Look for a Specialized Engine Based on What You Need

While some scholarly search engines (like Google Scholar or Microsoft Academic) are universal and let you look through the entire body of scientific literature, you may have better luck using more narrowly specialized tools. Firstly, they may return some results that may be unavailable through universal search engines. Secondly, they are specifically tailored for their subject matter, and you have a better chance of finding what you need. For example, David Rumsey Historical Map Collection, as is clear from its name, is your go-to place if you need access to an old map. It lets you look not only for specific maps by names. You can also, for example, overlay historic maps on modern ones or other historic maps and do many other things. Fold3.com is a prime source of military historical records. History and Politics Out Loud is a collection of audio recordings related to history. The list can go on. In other words, if you know what you are looking for, try using a specialized search engine before you go to a universal one.

Paid Search Engines Are not Always Necessary

“How am I supposed to do my essay online if I have to pay to get my hands on the materials I need for my research?” This or something along these lines is a common concern for history students, as their work often calls for the use of primary sources (such as original documents and books) that may not be easy to get access to. However, those who have been working with sources for a long time know that you can find enough free search tools and publicly available sources online to suit most of your needs. You will probably easily stumble upon a paid search engine or database tool that can be immensely helpful in your work but do not be in a hurry to pay for the subscription. Look around. Ask about it on specialized forums. Chances are, you will find what you need without having to pay for it.

Check if Your School or College Provides Free Access to Paid Engines

Many schools and colleges give you free access to certain research tools as long as you are enrolled in one of their courses. If you do not know if this is the case, you should go to your university library and ask there. Chances are, you have at least one high-grade scholarly search engine at your disposal.

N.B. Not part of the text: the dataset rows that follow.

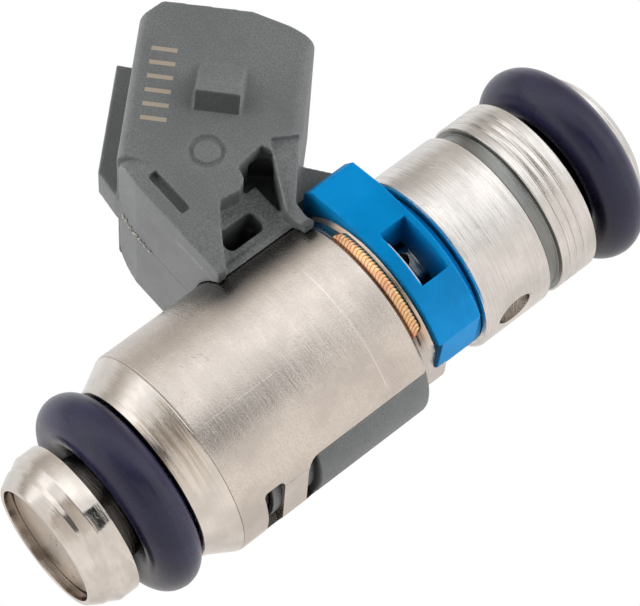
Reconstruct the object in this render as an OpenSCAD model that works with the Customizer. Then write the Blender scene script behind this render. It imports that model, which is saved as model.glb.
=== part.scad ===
// Side-fed look, top-fed port fuel injector with a two-blade connector.
// Millimetres. +Z runs along the valve axis from the nozzle to the fuel inlet,
// +X points to the side the connector leaves from. z = 0 lies in the nozzle's pilot land.

/* [Nozzle end] */
// Radius of the pilot land at the nozzle tip
pilot_r = 5.45; // [5.2:0.05:5.7]
// Radius of the thin lip around the spray opening
tip_lip_r = 4.5; // [4.2:0.05:4.8]
// Height of the tip's front edge
tip_z = -2.3; // [-2.8:0.1:-2.1]
// Upper end of the pilot land, where the seal groove starts
pilot_top = 0.84; // [0.5:0.02:1.2]
// Upper wall of the lower seal groove
cone_z0 = 5.28; // [5.2:0.02:5.6]
// Radius where the cone starts
cone_r0 = 6.35; // [6.1:0.05:6.6]
// Height where the cone meets the can
cone_z1 = 7.6; // [7:0.1:8.2]

/* [Seals] */
// Height of the lower seal's centre
seal_z = 3.5; // [3.3:0.05:3.6]
// Height of the upper seal's centre
top_seal_z = 41.05; // [40.8:0.05:41.3]
// Outer radius of both seals
seal_out_r = 7.25; // [7.2:0.05:7.4]
// Section radius of both seals
seal_wire_r = 1.75; // [1.6:0.01:1.78]

/* [Can and collar] */
// Outer radius of the can
can_r = 7.5; // [7.3:0.05:7.7]
// Wall thickness of the can
can_wall = 0.6; // [0.5:0.05:0.8]
// Top of the can
can_top = 23; // [22.5:0.1:23.5]
// Radius of the collar above the can
collar_r = 6.44; // [6.2:0.02:6.6]
// Top of the collar
collar_top = 25.75; // [25.5:0.05:26]
// Half width of the can's slot opposite the connector
slot_half = 3; // [2.5:0.1:3.5]

/* [Inlet] */
// Outer radius of the inlet body
inlet_r = 6.44; // [6.2:0.02:6.6]
// Lower face of the inlet body's wide part
inlet_z0 = 28.8; // [28.7:0.05:29.3]
// Outer radius of the neck that passes through the coil
neck_r = 4; // [3.9:0.05:4.1]
// Top face of the inlet
inlet_top = 43.75; // [43.7:0.05:44.1]
// Radius of the inlet's end flange
flange_r = 5.4; // [5.2:0.05:5.6]

/* [Connector] */
// Angle of the connector from the valve axis
conn_angle = 43; // [40:0.5:46]
// Half depth of the connector across the symmetry plane
conn_half = 6.8; // [6.5:0.1:7.1]
// Inner edge of the connector's end face, across the connector
conn_t0 = -8.6; // [-9:0.1:-8.2]
// Outer edge of the connector's end face
conn_t1 = 2.95; // [2.7:0.05:3.2]
// Distance of the connector's mouth along its own direction
conn_mouth = 32.1; // [31:0.1:32.5]
// Wall thickness of the connector's socket
conn_wall = 1.3; // [1.1:0.1:1.5]
// Depth of the connector's socket
conn_depth = 10.8; // [10:0.1:11.2]
// Spacing of the two contact blades
blade_pitch = 5; // [4.8:0.1:5.2]
// Width of a contact blade
blade_w = 2.8; // [2.6:0.1:3]
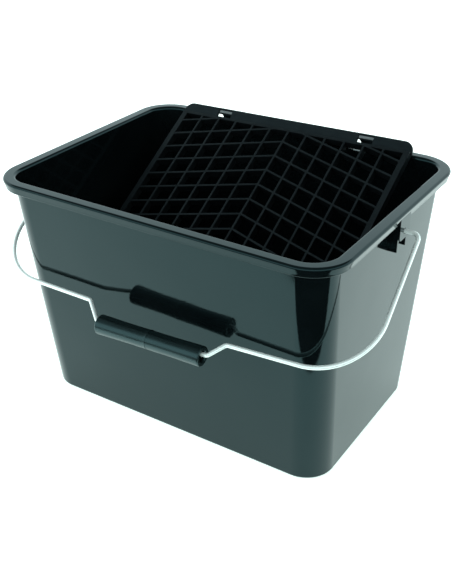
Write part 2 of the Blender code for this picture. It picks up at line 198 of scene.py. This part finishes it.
def apply_modifiers(obj):
    """Replace an object's mesh by its evaluated one."""
    bpy.context.view_layer.update()
    graph = bpy.context.evaluated_depsgraph_get()
    mesh = bpy.data.meshes.new_from_object(obj.evaluated_get(graph))
    obj.modifiers.clear()
    old = obj.data
    obj.data = mesh
    mesh.name = old.name
    bpy.data.meshes.remove(old)


def combine(obj, other, operation):
    """A boolean with another object, which is used up."""
    modifier = obj.modifiers.new(operation, "BOOLEAN")
    modifier.operation = operation
    modifier.solver = "EXACT"
    modifier.object = other
    apply_modifiers(obj)
    bpy.data.objects.remove(other, do_unlink=True)


def bevel(obj, width, segments=3, angle=30):
    modifier = obj.modifiers.new("bevel", "BEVEL")
    modifier.width = width
    modifier.segments = segments
    modifier.limit_method = "ANGLE"
    modifier.angle_limit = math.radians(angle)
    modifier.use_clamp_overlap = True
    apply_modifiers(obj)


def smooth(obj, angle=40):
    obj.data.shade_smooth()
    obj.data.set_sharp_from_angle(angle=math.radians(angle))
    modifier = obj.modifiers.new("normals", "WEIGHTED_NORMAL")
    modifier.keep_sharp = True
    apply_modifiers(obj)


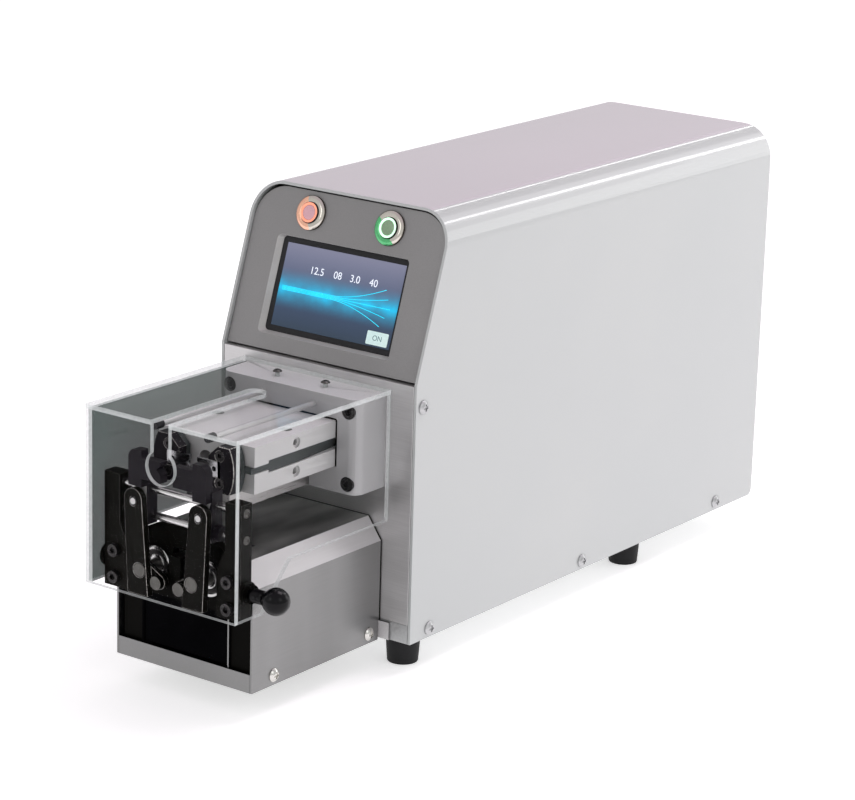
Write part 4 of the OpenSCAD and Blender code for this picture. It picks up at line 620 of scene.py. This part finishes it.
def addGuard(settings):
    half, front, top, thick, low = (settings[key] for key in ("half", "front", "top", "thick", "low"))
    slot, radius, segments = settings["slotHalf"], settings["keyholeRadius"], settings["segments"]
    neck = math.degrees(math.acos(slot / radius))
    ridge = top - thick
    hole = settings["keyholeHeight"]
    neckUp = hole + math.sqrt(radius ** 2 - slot ** 2)
    frontPath = [(-half, low), (half, low), (half, ridge), (slot, ridge), (slot, neckUp),
                 (0, hole, -180 - 2 * neck, segments), (-slot, ridge), (-half, ridge)]
    inner = front - thick
    step = [(-inner, low), (-settings["stepFront"], low), (-settings["stepRear"], settings["sideLow"]),
            (-settings["rear"], settings["sideLow"]), (-settings["rear"], ridge), (-inner, ridge)]
    stem = [(settings["stemRadius"] - settings["stemDepth"], settings["stemHeight"]),
            (-settings["stemDepth"], settings["stemHeight"], 360, segments)]
    topPath = [(-half, -front), (-slot, -front), (-slot, -settings["slotEnd"]),
               (0, -settings["slotEnd"], -180, segments // 2), (slot, -front), (half, -front),
               (half, -settings["rear"]), (-half, -settings["rear"])]
    screwX, screwY = settings["screwX"], -settings["screwY"]
    holes = [[(x + settings["screwHole"], screwY), (x, screwY, 360, segments // 2)]
             for x in (-screwX, screwX)]
    sheets = [
        ("guardFront", [frontPath], planeAt(0, -inner, 0, (1, 0, 0), (0, 0, 1)), "clearSheet"),
        ("guardTop", [topPath, *holes], planeAt(0, 0, ridge, (1, 0, 0), (0, 1, 0)), "clearSheet"),
        ("guardRight", [step, stem], planeAt(half - thick, 0, 0, (0, 1, 0), (0, 0, 1)), "clearSheet"),
        # the left sheet's dark green finish is a painted reflection
        ("guardLeft", [step], planeAt(-half, 0, 0, (0, 1, 0), (0, 0, 1)), "sheetPaintedReflection"),
    ]
    for name, loops, plane, finish in sheets:
        work = cutSheet(loops, thick, plane, settings["ease"])
        for face in work.faces:  # the rim of the knob's hole is dark
            spot = inDrawing(face.calc_center_median())
            away = math.hypot(spot.y + settings["stemDepth"], spot.z - settings["stemHeight"])
            if away < settings["rimRadius"]:
                face.material_index = 2
        addPiece(work, name, bodyOf["guard"], [finish, "edgePaintedGlow", "deepBlack"],
                 ["guard"])


# Push buttons: steel heads with a lit ring round the cap

buttons = {"side": 33.0, "up": 97.0,
           "head": [(7.35, -2.6), (11.85, -2.6), (11.85, -1.25), (11.6, -0.9), (10.4, -0.28), (9.7, -0.04),
                    (9.1, 0.0), (7.9, 0.0), (7.5, -0.12), (7.35, -0.5)],
           "cap": [(0, -4.5), (7.2, -4.5), (7.2, 0.2), (7.05, 0.6), (6.8, 0.78), (6.4, 0.86), (5.6, 0.86),
                   (5.3, 0.78), (5.15, 0.5), (5.0, 0.5), (4.85, 0.72), (4.5, 0.8), (2.5, 0.76), (0, 0.74)],
           "ringInside": 5.2, "ringOutside": 6.9, "discOutside": 4.95, "rimInside": 11.7,
           "reflectionOutside": 11.2, "cutUp": 2.5, "cutDistance": 0.0000001}


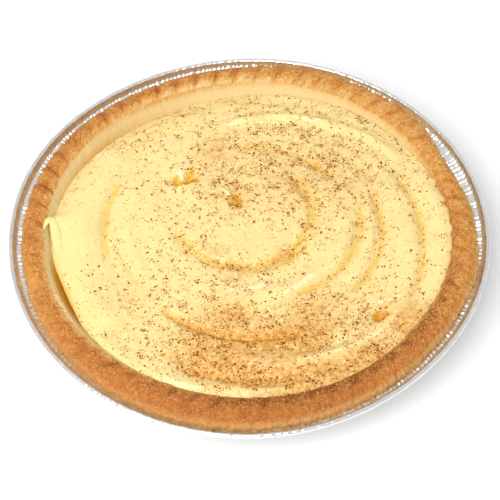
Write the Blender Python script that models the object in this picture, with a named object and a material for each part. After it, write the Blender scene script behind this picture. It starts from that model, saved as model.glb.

Learn the Commands Used by Search Engines

Different search engines use different sets of commands to make finding stuff easier, so make sure to get acquainted with the list relevant for the tool you use. Surprisingly, a huge share of students completely forgoes the use of these commands, while they can significantly improve the quality of their search and speed up their work. Here are a few examples of the most common commands:

  • Truncation (usually an asterisk). If you type in “war*”, the engine will return the results with “war”, “warlike”, “warfare”, “wary”, “wartime” and other words that start with the root “war”;
  • Wildcards (usually a question or an exclamation mark). If you type in “civili?ation”, the engine will return the results with both “civilization” and “civilisation”;
  • “And”. Unlike in Google and other such search engines, research databases usually do not work with full sentences. If you type a sentence in them, they typically treat it as a requirement that all these words should be right next to each other. To show that you need results that have several keywords irrespectively of their placement, you have to use “and” command, e.g., “Mesopotamia and religion and agriculture” will return all the results that contain all these three terms;
  • “Or”. This command shows that two or more terms can be used interchangeably. For example, “Mesopotamia” or “Sumer”. While their meaning is not identical, it works for the purpose of finding the right sources.

Use Your Imagination

Finally, make use of your imagination. Think of different ways to express your topic. Consider different combinations of commands. In most cases, the database is bound to have the information you need – you just have to be creative when defining your search terms. Use the tips listed here, and your research will turn out alright!